When a volunteer has an issue, the goal should be to get heard and inspire action (hopefully in the form of a mutually agreed compromise). Issues don’t usually reach the conflict stage when handled with thoughtful care. That’s the point of this blog post.

Dealing Delicately and Effectively with Issues

I’ve had plenty of issues as a volunteer in my youth ministry over the past ten years. Some useful approaches I’ve taken include:

Approach in private: There was an incident at our summer camp this year when an intern had wrestled a student to the ground in anger and was giving him a lesson in obedience. This was the second time I had witnessed such an event this year between him and a student. I approached the situation, put my hand on his shoulder and another leader told him to stop what he was doing. Later I approached him when nobody else was around and told him my concerns about his behavioral modification routine. He was very receptive and humble.

The following day he thanked me for my approach and said he would do better. That story would have a different ending if I had loudly confronted him in front of the crowd. I would have been “right”, but my approach would have been wrong, our relationship would be damaged, his ego would be scarred and the opportunity would have been lost.

Communicate to reach a goal: The most effective I’ve ever been when bringing up an issue is to have the solution in mind before I deal with it. What do I want to happen as a result of my conversation? If the answer is “To give him a piece of my mind”, I let it go because there’s no solution involved. When I address an issue without a solution, I risk acting out of selfishness and reducing my effectiveness.

Healthy goals of communication could include: making an improvement to future programs, helping the ministry be more considerate of volunteers (sometimes they genuinely don’t realize they’re being inconsiderate), improving their style of communication with you or others, or understanding the reasoning behind their decisions you struggle with.

Step away for a season: As a volunteer, I realize that I am not the decision maker of my ministry. There are areas I do make decisions about, but most of the decisions are not up to me. For about a year I was at odds with my ministry about some of their choices regarding events. I respectfully made my concerns known and it didn’t result in change.

Because I didn’t want to be a source of conflict, I quietly opted out of volunteering for those events for about a year. During that time I did not stop volunteering all together. I just stepped away from the areas I didn’t agree with. My feelings weren’t hurt and they had other leaders step into my place. No bridges were burned and my relationship with the ministry remained good. When the leadership changed and I could see them moving in a direction I could support, I began volunteering in those areas again.

Support and serve: There have been times when I didn’t agree with minor decisions that were being made. However, they weren’t decisions that were worth taking a stand on. I could serve in good conscience without inner conflict. In those situations, I served without making comments about my disagreements except privately and respectfully to the decision makers.

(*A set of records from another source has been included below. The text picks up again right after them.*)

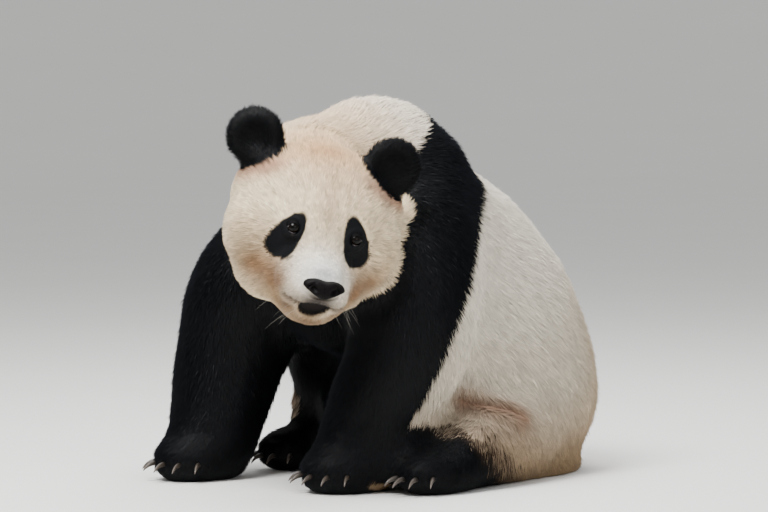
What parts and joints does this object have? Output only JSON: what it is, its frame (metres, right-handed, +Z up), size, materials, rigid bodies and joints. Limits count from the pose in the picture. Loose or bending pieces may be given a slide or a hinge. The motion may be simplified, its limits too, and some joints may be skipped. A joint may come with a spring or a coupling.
{
  "type": "giant panda",
  "caption": "Life-size still model of a giant panda sitting on its haunches, forelegs planted on the floor and its head turned to its left.",
  "frame": {"origin": "middle of the footprint's box, on the floor", "axes": "+Z up, the chest faces -Y and the animal's left side is at +X; the head is turned to its left"},
  "size_m": [0.6784, 0.9908, 0.7192],
  "materials": {
    "coat_white": "cream-white fur, tan at the rump",
    "coat_black": "dense black fur",
    "nose": "bare moist black skin",
    "eye": "wet dark brown eyeball",
    "claw": "satin dark horn"
  },
  "bodies": {
    "root": {"claw_fore_left_1": "claw", "claw_fore_left_2": "claw", "claw_fore_left_3": "claw", "claw_fore_left_4": "claw", "claw_fore_left_5": "claw", "claw_fore_right_1": "claw", "claw_fore_right_2": "claw", "claw_fore_right_3": "claw", "claw_fore_right_4": "claw", "claw_fore_right_5": "claw", "claw_hind_left_1": "claw", "claw_hind_left_2": "claw", "claw_hind_left_3": "claw", "claw_hind_left_4": "claw", "claw_hind_left_5": "claw", "claw_hind_right_1": "claw", "claw_hind_right_2": "claw", "claw_hind_right_3": "claw", "claw_hind_right_4": "claw", "claw_hind_right_5": "claw", "ear_left": "coat_black", "ear_right": "coat_black", "eye_left": "eye", "eye_right": "eye", "foreleg_left_forearm": "coat_black", "foreleg_left_paw": "coat_black", "foreleg_left_upper": "coat_black", "foreleg_right_forearm": "coat_black", "foreleg_right_paw": "coat_black", "foreleg_right_upper": "coat_black", "head": "coat_white", "hindleg_left_foot": "coat_black", "hindleg_left_thigh": "coat_black", "hindleg_right_foot": "coat_black", "hindleg_right_thigh": "coat_black", "jaw": "coat_white", "neck": "coat_white", "nose": "nose", "tail": "coat_white", "trunk": "coat_white"}
  },
  "joints": []
}
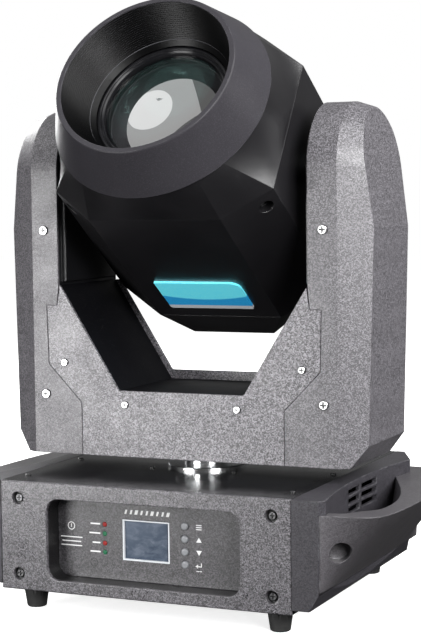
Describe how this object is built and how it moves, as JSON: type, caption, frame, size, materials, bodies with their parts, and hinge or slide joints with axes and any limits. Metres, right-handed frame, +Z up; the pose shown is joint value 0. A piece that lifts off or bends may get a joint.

Some things I wish I could go back and do differently in response to past disagreements with our youth ministry staff are:

Confront in person: Email and the phone are horrible tools for confronting people. It’s way too easy to let your emotions get the best of us and say or write what we will later regret. We also rob ourselves and our audience of the benefit of body language which is a vital part of effective communication.

Writing out concerns is a healthy way to think through feelings. Once they’re on paper, waiting 24 hours then re-reading our thoughts can give us time to rethink our true feelings, help us rationally decide whether the issue is worthy of confrontation, and to prepare our approach.

If confrontation is scary for you, it’s okay to take the letter in person to the person you need to confront and have them read it in front of you and then discuss. It’s always ideal to confront in person, though.

Include encouragement: Healthy confrontation includes an element of encouragement. With few exceptions, people are involved with the ministry to make a positive impact. There are redeeming qualities to every ministry leader even when their actions leave us unsure at times. Before discussing an issue, I now think through how I can start and close with an encouraging word about the person I need to speak to.

Thinking through how I will encourage this person as we work together on an issue helps me put my complaint into perspective. Maybe I’m more worked up than I should be. It also increases my ability to affect change. If I bring up a problem without any encouragement or solutions, the person’s defensive shield tends to go up. This makes resolving the issue much more difficult which can give birth to conflict. The Bible calls this approach speaking the truth in love.

Here’s To Health: Although relationships can get messy, they are the best part of ministry because we were made to live in community. However, there can be a lot of pain involved when feelings get hurt or passions collide. My hope and fervent prayer is that this blog post is helpful and encouraging to other youth ministry volunteers. I hope it brings perspective and creativity to you as you deal with issues while striving to serve God by serving students in a healthy and thriving ministry.